Le retour des anciennes marques
Un autre défi réside dans la recréation de parfums historiques sans archives. La renaissance de maisons anciennes (telles que Teo Cabanel, Jovoy, Houbigant, Lubin, Le Galion, ou, plus récemment, Marcelle Dormoy, Maison Violet, Cherigan, Bienaimé) a accéléré cette tendance, mais certaines ont pu conserver leur documentation.
Cinquième Sens s’est récemment attelé à cette tâche. « Nous avons dû recomposer un parfum des années 1930 à partir d’un échantillon des années 1950, mais nous n’avions pas la recette originale », raconte la parfumeuse Alice Dattée. Même si la chromatographie est un outil précieux, elle reste insuffisante. « L’échantillon était ancien, » ajoute-t-elle, « et les notes de tête avaient disparu. »
Harmoniser des notes de cœur et de fond inventives est un exercice d’équilibre délicat. Ce projet de longue haleine allie études olfactives, culture et stratégie. Pour la première fois, les directives de l’IFRA ont favorisé les parfumeurs. « L’analyse de la coumarine aurait été impossible sous l’IFRA 48, mais l’IFRA 49 a permis de positionner le parfum comme un parfum mixte, bénéficiant ainsi de critères plus souples. »
Selon Alice Dattée et Suzy Le Helley, l’aspect le plus difficile de ces parfums anciens est de recréer l’impression de muscs nitrés avec des molécules modernes. Un autre grand défi réside dans l’utilisation de composants naturels, devenus très coûteux, ce qui peut nécessiter de réduire leur quantité. « Il faut alors se rapprocher autant que possible de l’essence de l’original tout en restant contemporain », explique Alice Dattée.
Patrice Revillard, du Laboratoire Maelstrom, déclare : « C’est presque de l’improvisation de reformuler des parfums vintage qui ont disparu. » Le parfumeur a relevé le défi de Panouge de reproduire L’Iris Gris de Jacques Fath (1947), un parfum devenu légendaire.
« Il était difficile de se rapprocher autant que possible de la forme originale, » ajoute Patrice Revillard, « car ce parfum est connu à partir de versions historiques qui ont évolué et macéré avec le temps. » Il a travaillé à partir de la version conservée par l’Osmothèque en l’absence de la recette originale et a complété son étude olfactive par des senteurs historiques bien préservées.
La principale difficulté était l’utilisation de la note d’eugénol, fortement restreinte par les directives européennes. Patrice Revillard explique : « C’est pourquoi notre formule est un peu moins épicée, moins ‘œillet’ que l’originale. Heureusement, grâce à l’écriture contemporaine de L’Iris Gris, nous n’avons pas eu à remplacer des notes comme les muscs nitrés, liliales ou mousse de chêne. »

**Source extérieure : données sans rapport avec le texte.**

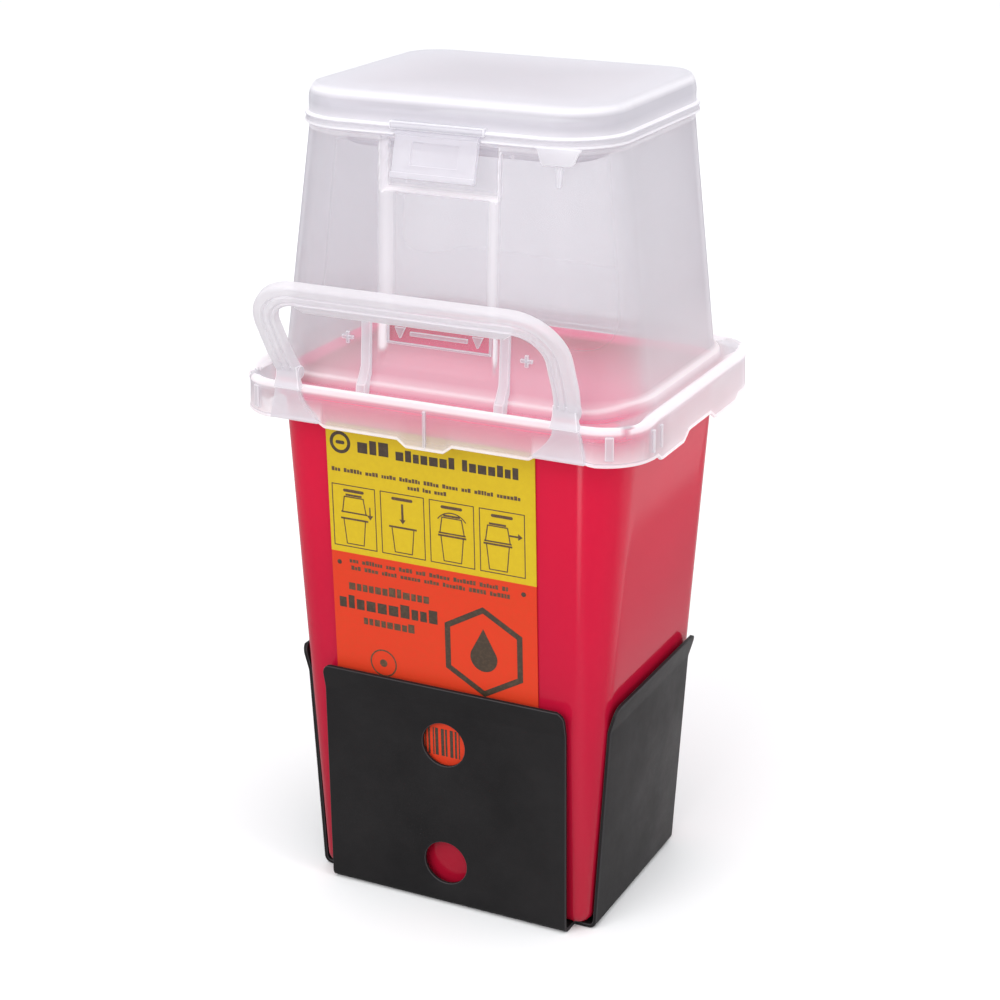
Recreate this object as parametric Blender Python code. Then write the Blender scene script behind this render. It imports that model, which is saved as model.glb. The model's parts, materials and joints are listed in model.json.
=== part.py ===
"""Sharps container standing in its folded sheet-metal bracket.

A red tapering tub sits in a cross-shaped black bracket. A translucent domed lid clips over the
tub's rim, with a hinged cap and latch on top and a swinging carry handle on the front.
Metres, +Z up, the front towards -Y. The origin is the centre of the bracket's base, on its underside.
"""

import math

import bmesh
import bpy
from mathutils import Matrix, Vector

GAP = 0.0003

# Bracket: one folded sheet, a base with an upright panel on each of its four sides.
SHEET = 0.0015
SHEET_BEND = 0.0025
BASE_HALF_X = 0.060
BASE_FRONT = 0.0478
BASE_BACK = 0.0508
FRONT_HALF_WIDTH = 0.051
SIDE_HALF_DEPTH = 0.0391
PANEL_HEIGHT = 0.0835
LIP_LENGTH = 0.0115
LIP_ANGLE = math.radians(13)
FRONT_LEAN = math.radians(1.3)
SIDE_LEAN = math.radians(3.3)
PANEL_CORNER = 0.0045
HOLE_HEIGHTS = (0.0187, 0.0700)
ACCESS_HOLE_RADIUS = 0.0090
SCREW_HOLE_RADIUS = 0.0027

# Sections of the mouldings are (half width, reach to the front, reach to the back, corner radius).

# Tub: sections at its floor and at its rim.
TUB_FLOOR_Z = SHEET + GAP
TUB_TOP_Z = 0.2072
TUB_FLOOR = (0.0576, 0.0433, 0.0435, 0.0057)
TUB_TOP = (0.0714, 0.0521, 0.0553, 0.0186)
TUB_WALL = 0.0018
TUB_FLOOR_THICKNESS = 0.0022
TUB_EDGE = 0.0050
RIM_REACH = 0.0040
RIM_DEPTH = 0.0055

# Label on the tub's front face.
LABEL_THICKNESS = 0.0004
LABEL_HALF_WIDTH = 0.0426
LABEL_CENTRE_X = -0.0036
LABEL_BOTTOM_Z = 0.0500
LABEL_TOP_Z = 0.1940
LABEL_CORNER = 0.0020

# Lid: skirt and flange over the tub's rim, then the dome.
SKIRT = (0.0810, 0.0618, 0.0636, 0.0195)
SKIRT_WALL = 0.0016
SKIRT_CUT_Z = 0.1900
SKIRT_TAB_Z = 0.1919
SKIRT_LOW_Z = 0.1945
SKIRT_HIGH_Z = 0.1963
PULL_RIB = 0.0010
BEAD_Z = 0.2114
CHANNEL_Z = 0.2096
DOME_FOOT = (0.0724, 0.0524, 0.0552, 0.0240)
DOME_FOOT_Z = 0.2136
DOME_TOP = (0.0616, 0.0486, 0.0562, 0.0240)
DOME_TOP_Z = 0.3010
DOME_WALL = 0.0015
NECK_STEP = 0.0026
NECK_TOP_Z = 0.3085
ENTRY = (0.0500, 0.0370, 0.0440, 0.0160)
ENTRY_DEPTH = 0.0140

# Recessed channel down the dome's front, with the deeper latch pocket at its top.
CHANNEL_HALF_WIDTH = 0.0235
CHANNEL_BOTTOM_Z = 0.2190
CHANNEL_DEPTH = 0.0022
CHANNEL_SLOPE = 0.0030
POCKET_HALF_WIDTH = 0.0230
POCKET_FLOOR_Z = 0.2814
POCKET_TOP_Z = 0.3000
POCKET_DEPTH = 0.0042
RIB_X = 0.0276
RIB_WIDTH = 0.0037
RIB_TOP_Z = 0.2400
BUMP_X = 0.0357
BUMP_Z = 0.2273
BUMP_RADIUS = 0.0018
MARK_HALF_WIDTH = 0.0209
MARK_LOW_Z = 0.2264
MARK_HIGH_Z = 0.2352
MARK_LINE = 0.0009
MARK_PROUD = 0.0007

# Cap over the dome's entry.
CAP_RIM = (0.0625, 0.0495, 0.0576, 0.0240)
CAP_RIM_Z = 0.3015
CAP_STEP_Z = 0.3052
CAP_TOP_Z = 0.3155
CAP_EDGE_RISE = 0.0065
CAP_EDGE_SIDE = 0.0040
CAP_EDGE_FRONT = 0.0075
CAP_EDGE_CORNER = 0.0110
CAP_WALL = 0.0015
CAP_CROWN = 0.0006
CAP_STEP = 0.0012

# Rear hinge of the cap: moulded pins in ears on the dome, knuckles on the cap.
HINGE_Y = 0.0612
HINGE_Z = 0.3035
HINGE_X = 0.0290
KNUCKLE_HALF_LENGTH = 0.0040
KNUCKLE_RADIUS = 0.0030
KNUCKLE_BORE = 0.0018
EAR_THICKNESS = 0.0025
EAR_RADIUS = 0.0026
HINGE_PIN_RADIUS = 0.0015

# Latch tab under a bar on the cap's front rim, and the prong beside it.
LATCH_HALF_TOP = 0.0161
LATCH_HALF_LOW = 0.0160
LATCH_BAR_HALF = 0.0184
LATCH_PIVOT_Y = -0.0492
LATCH_PIVOT_Z = 0.3024
LATCH_BARREL = 0.0011
LATCH_LENGTH = 0.0150
LATCH_THICKNESS = 0.0017
LATCH_LEAN = math.radians(15)
HOOK_HALF_WIDTH = 0.0120
HOOK_REACH = 0.0016
THUMB_HALF_WIDTH = 0.0090
THUMB_DEPTH = 0.0006
PRONG_X = 0.0459
PRONG_HALF_WIDTH = 0.0069
PRONG_LOW_Z = 0.2962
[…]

Plutôt que de strictement dupliquer la recette, ce travail illusionniste réinterprète le parfum. « Nous avons eu la chance de travailler avec un budget illimité, car les parfums naturels de l’époque étaient très coûteux », ajoute Patrice Revillard, qui devra bientôt relever le défi de travailler avec un budget plus restreint, Panouge prévoyant de lancer une version plus abordable de L’Iris Gris.